An economic recovery after a major global recession is likely to boost inflation expectations worldwide, but Mexico will have to work twice as hard to convince markets of its hawkish bona fides.
It’s a tough sell with Mexican inflation having strayed well beyond the central bank’s upper limit. On Thursday, bi-weekly figures showed consumer prices climbing 5.9% year-on-year, with both headline and core inflation exceeding expectations.
The rising pressures on merchandise inflation are “concerning,” Citigroup wrote in a client note after the data release. Price risks are “tilted to the upside” and the inflation rate will probably finish the third quarter at 5.8%, above Banxico’s latest projection of 5.6%, according to the report.
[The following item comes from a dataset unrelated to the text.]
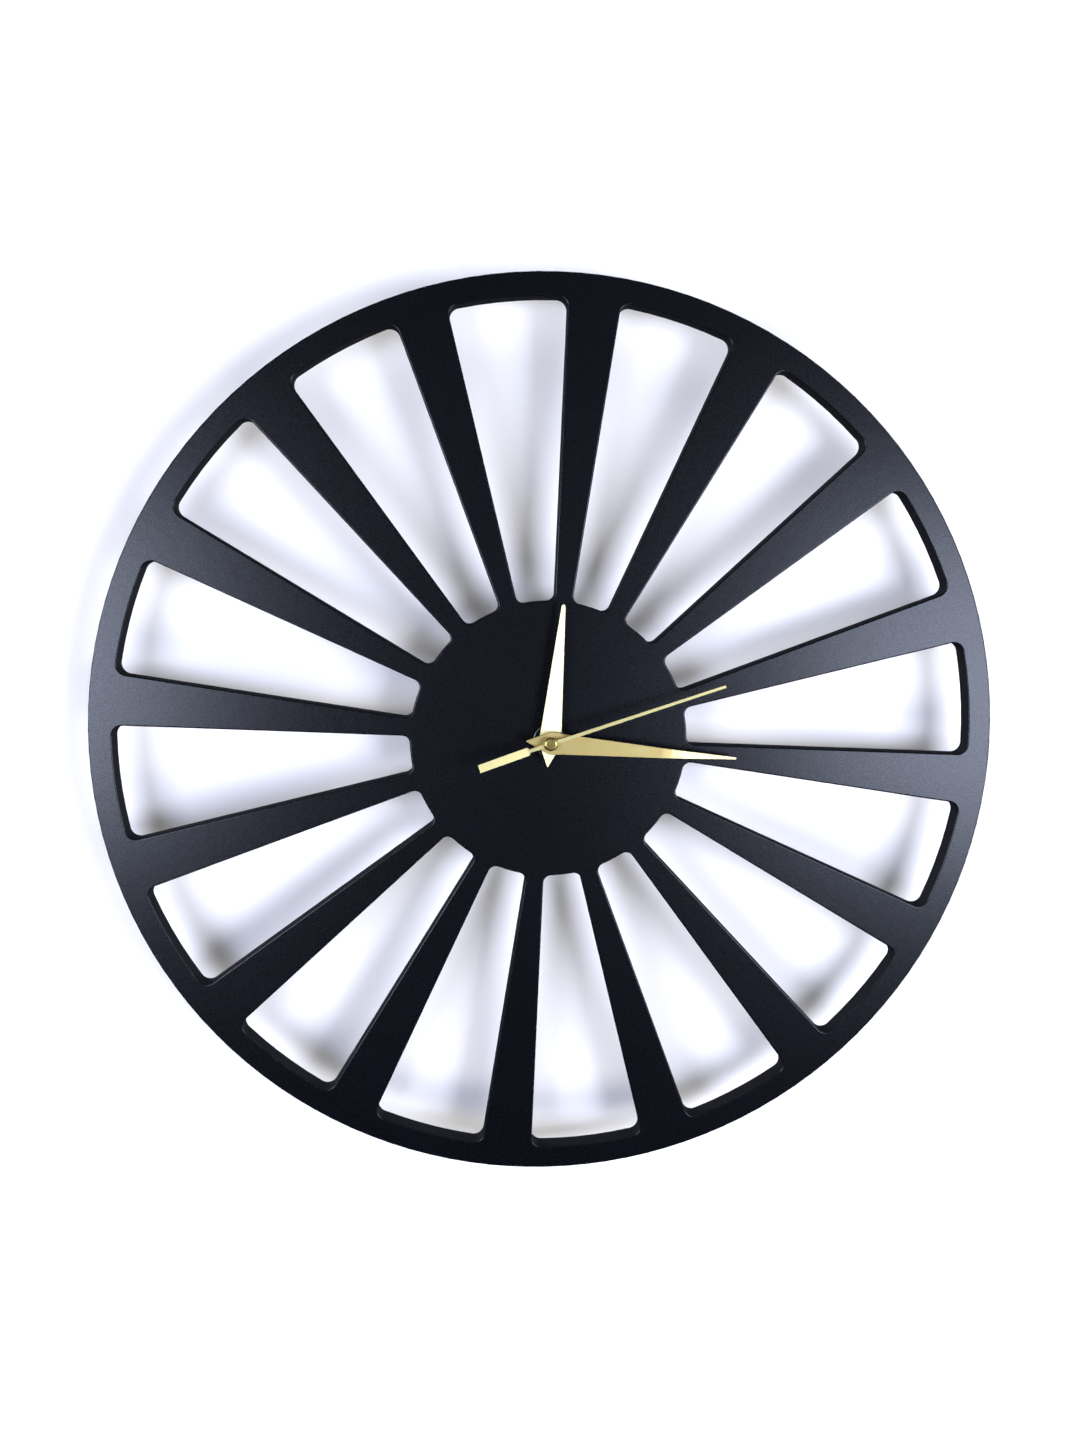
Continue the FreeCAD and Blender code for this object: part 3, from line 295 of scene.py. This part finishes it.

“Mexico’s inflation dynamics have deteriorated considerably,” said Carlos Capistran, an economist at Bank of America in New York. “There’s a lack of a clear explanation from the central bank of it’s position on returning inflation to target, since currently there seem to be two groups with different views within Banxico.”
Elsewhere in the market, Mexican corporate bonds mostly weakened this week, joining losses in both sovereign peso-denominated and dollar-denominated bonds.
Mexico’s TIIE swap rates climbed across the board, extending their uptrend throughout September. Two-year swap rates led gains among all tenors, soaring 17bps since last Friday, in line with higher Treasury yields and Mexico’s higher-than-expected mid-September inflation. The curve now prices in rate hikes of almost 60 basis points before year-end, with three policy meetings left.
Next week, all eyes will be on the central bank, where policy makers are expected to lift the benchmark lending rate by 25 basis points to 4.75%. Mexico will also report trade balance, economic activity, unemployment and budget balance figures.